The task:
Scan the records and identify every line in which the string "continues" occurs, then return those lines.

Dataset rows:
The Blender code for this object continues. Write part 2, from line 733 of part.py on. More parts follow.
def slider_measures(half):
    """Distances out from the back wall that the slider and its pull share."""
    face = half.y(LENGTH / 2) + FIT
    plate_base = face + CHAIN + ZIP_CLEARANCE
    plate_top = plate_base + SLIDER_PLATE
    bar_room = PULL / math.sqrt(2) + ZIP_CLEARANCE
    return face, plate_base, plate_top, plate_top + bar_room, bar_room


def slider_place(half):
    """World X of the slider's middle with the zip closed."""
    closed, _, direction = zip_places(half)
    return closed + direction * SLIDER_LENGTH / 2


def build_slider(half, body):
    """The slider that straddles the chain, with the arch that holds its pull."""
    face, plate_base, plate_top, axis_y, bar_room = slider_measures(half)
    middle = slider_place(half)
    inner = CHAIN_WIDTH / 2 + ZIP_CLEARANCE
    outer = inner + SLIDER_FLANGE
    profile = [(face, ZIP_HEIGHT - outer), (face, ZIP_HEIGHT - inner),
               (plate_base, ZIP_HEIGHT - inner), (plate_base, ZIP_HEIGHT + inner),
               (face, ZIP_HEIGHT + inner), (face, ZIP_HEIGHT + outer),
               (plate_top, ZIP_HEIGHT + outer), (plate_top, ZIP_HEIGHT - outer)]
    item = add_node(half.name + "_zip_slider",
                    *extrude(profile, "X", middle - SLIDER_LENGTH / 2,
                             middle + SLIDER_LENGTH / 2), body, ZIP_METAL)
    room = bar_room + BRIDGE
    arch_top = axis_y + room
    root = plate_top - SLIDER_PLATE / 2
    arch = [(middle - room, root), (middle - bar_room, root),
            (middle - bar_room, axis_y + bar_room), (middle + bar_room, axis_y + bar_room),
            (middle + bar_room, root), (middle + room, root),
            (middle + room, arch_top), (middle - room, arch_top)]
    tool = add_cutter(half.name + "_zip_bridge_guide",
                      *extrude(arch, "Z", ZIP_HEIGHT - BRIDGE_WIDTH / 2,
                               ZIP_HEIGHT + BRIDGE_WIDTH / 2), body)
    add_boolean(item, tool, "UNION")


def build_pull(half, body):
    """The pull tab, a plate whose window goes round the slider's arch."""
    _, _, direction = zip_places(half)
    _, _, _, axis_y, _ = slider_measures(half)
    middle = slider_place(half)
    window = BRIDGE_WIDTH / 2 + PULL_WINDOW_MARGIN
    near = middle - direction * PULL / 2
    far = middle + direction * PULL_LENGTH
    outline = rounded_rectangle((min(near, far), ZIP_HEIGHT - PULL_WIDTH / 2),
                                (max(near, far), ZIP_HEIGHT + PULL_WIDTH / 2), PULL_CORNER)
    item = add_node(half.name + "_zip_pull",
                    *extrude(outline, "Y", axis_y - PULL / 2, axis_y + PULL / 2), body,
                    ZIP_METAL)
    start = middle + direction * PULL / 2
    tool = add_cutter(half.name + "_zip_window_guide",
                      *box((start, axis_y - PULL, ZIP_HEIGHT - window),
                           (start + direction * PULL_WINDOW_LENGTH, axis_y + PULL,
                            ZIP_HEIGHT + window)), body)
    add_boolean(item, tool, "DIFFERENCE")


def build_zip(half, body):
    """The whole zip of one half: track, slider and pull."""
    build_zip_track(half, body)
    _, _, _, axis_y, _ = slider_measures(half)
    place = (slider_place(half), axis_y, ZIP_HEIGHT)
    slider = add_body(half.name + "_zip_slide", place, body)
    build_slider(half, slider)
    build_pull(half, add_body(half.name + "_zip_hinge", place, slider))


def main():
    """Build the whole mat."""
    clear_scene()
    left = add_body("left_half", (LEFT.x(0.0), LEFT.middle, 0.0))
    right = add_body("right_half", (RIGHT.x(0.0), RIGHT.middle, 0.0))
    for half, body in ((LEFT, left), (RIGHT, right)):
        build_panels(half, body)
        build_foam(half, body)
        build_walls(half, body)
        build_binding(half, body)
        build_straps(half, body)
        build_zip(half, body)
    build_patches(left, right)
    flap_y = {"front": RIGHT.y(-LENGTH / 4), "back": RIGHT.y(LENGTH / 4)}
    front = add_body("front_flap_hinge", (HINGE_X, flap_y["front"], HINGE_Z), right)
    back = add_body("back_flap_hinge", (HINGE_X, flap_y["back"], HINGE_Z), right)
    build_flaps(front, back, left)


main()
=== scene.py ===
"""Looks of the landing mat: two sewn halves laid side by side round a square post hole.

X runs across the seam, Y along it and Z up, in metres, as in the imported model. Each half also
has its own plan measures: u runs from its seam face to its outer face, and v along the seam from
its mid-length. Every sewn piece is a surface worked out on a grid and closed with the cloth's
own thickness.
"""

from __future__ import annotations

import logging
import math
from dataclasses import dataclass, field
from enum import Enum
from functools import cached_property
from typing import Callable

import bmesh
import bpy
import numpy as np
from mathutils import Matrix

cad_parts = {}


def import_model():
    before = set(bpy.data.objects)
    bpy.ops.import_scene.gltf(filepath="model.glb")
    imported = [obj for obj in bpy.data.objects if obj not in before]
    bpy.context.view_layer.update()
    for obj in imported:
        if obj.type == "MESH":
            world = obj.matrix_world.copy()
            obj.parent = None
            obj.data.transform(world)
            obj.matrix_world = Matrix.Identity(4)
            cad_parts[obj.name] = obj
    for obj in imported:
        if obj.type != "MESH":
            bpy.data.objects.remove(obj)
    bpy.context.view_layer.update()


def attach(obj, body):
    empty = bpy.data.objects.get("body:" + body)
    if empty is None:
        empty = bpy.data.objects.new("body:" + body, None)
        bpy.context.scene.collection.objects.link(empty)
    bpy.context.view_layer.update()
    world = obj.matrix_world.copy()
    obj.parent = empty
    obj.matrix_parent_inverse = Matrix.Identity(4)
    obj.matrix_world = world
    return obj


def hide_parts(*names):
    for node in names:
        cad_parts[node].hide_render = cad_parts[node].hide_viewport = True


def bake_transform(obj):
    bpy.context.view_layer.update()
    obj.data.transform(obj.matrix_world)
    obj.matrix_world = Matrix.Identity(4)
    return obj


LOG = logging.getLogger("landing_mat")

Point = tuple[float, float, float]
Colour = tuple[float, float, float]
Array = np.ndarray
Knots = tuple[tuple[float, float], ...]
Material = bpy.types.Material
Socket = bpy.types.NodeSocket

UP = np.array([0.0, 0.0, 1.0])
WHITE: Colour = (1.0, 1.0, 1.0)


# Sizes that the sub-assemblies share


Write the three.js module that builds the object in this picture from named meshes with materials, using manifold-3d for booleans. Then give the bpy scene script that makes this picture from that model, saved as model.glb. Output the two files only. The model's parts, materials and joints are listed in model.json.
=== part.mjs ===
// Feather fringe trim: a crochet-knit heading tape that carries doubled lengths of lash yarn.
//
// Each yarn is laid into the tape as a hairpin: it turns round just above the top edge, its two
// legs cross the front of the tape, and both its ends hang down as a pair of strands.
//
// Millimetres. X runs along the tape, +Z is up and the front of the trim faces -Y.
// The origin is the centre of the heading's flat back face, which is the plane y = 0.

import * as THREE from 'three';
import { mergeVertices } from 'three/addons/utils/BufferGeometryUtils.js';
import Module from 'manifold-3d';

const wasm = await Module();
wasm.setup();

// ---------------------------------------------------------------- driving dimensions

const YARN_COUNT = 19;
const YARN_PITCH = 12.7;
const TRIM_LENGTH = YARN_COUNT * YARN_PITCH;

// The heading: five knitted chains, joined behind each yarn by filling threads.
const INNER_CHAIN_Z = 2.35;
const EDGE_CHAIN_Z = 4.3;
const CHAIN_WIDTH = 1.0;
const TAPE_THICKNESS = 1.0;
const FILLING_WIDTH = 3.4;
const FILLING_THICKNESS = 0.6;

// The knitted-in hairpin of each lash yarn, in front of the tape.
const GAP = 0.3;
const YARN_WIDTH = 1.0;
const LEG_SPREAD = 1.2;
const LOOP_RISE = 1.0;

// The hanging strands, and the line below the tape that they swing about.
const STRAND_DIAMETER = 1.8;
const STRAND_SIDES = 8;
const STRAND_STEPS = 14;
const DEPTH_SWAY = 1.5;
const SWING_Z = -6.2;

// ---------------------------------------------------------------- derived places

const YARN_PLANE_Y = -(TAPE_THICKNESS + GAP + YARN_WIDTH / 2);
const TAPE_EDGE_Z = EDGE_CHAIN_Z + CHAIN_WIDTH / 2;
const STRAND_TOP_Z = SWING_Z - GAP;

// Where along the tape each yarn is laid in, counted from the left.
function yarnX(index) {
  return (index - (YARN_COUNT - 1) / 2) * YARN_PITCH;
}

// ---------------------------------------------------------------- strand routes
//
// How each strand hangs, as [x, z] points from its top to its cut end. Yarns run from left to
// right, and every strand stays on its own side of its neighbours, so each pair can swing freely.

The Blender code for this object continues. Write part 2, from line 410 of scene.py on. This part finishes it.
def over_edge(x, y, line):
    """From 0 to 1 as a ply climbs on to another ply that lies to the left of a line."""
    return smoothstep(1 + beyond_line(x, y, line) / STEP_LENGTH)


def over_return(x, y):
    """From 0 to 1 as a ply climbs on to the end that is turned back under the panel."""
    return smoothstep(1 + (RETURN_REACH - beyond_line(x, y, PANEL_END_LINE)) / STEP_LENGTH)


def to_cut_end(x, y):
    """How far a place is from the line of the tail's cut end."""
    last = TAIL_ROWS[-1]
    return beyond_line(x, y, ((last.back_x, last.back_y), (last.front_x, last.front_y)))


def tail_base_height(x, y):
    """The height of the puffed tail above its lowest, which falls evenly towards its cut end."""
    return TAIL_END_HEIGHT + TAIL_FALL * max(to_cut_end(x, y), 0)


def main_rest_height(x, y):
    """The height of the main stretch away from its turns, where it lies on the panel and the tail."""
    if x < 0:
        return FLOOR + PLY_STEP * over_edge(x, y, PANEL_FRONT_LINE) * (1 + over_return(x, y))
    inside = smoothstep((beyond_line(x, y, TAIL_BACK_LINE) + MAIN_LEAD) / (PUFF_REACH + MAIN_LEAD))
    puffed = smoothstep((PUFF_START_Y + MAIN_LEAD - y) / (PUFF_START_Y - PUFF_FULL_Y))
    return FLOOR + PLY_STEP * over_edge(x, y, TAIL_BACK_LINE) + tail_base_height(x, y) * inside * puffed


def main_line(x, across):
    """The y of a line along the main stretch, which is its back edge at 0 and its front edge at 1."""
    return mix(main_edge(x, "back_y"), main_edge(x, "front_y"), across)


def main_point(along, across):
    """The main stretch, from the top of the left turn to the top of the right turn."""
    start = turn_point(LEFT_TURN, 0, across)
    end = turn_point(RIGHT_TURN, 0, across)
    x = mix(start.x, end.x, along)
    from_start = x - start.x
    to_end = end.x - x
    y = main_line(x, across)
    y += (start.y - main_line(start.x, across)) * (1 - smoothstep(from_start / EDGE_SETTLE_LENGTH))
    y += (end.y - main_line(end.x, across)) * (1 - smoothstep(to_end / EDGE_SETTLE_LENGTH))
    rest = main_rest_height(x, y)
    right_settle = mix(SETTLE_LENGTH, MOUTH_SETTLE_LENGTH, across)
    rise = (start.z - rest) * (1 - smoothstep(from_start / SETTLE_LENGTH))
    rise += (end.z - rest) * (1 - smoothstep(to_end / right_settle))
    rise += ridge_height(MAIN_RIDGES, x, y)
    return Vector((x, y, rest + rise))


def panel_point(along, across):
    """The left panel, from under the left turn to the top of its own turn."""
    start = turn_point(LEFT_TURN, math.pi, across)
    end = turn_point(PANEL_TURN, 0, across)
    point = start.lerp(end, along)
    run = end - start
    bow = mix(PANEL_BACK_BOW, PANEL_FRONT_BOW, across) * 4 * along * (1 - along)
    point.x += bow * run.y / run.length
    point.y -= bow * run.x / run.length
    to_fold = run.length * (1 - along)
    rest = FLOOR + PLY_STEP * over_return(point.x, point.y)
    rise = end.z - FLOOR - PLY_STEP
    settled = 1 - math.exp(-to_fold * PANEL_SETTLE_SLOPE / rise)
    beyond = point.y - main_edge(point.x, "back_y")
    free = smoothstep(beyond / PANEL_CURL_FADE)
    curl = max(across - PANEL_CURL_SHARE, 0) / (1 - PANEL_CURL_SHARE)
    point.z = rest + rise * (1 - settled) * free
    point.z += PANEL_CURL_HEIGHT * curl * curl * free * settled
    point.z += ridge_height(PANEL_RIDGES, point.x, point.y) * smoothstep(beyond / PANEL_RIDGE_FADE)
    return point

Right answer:
The Blender code for this object continues. Write part 2, from line 733 of part.py on. More parts follow.
The Blender code for this object continues. Write part 2, from line 410 of scene.py on. This part finishes it.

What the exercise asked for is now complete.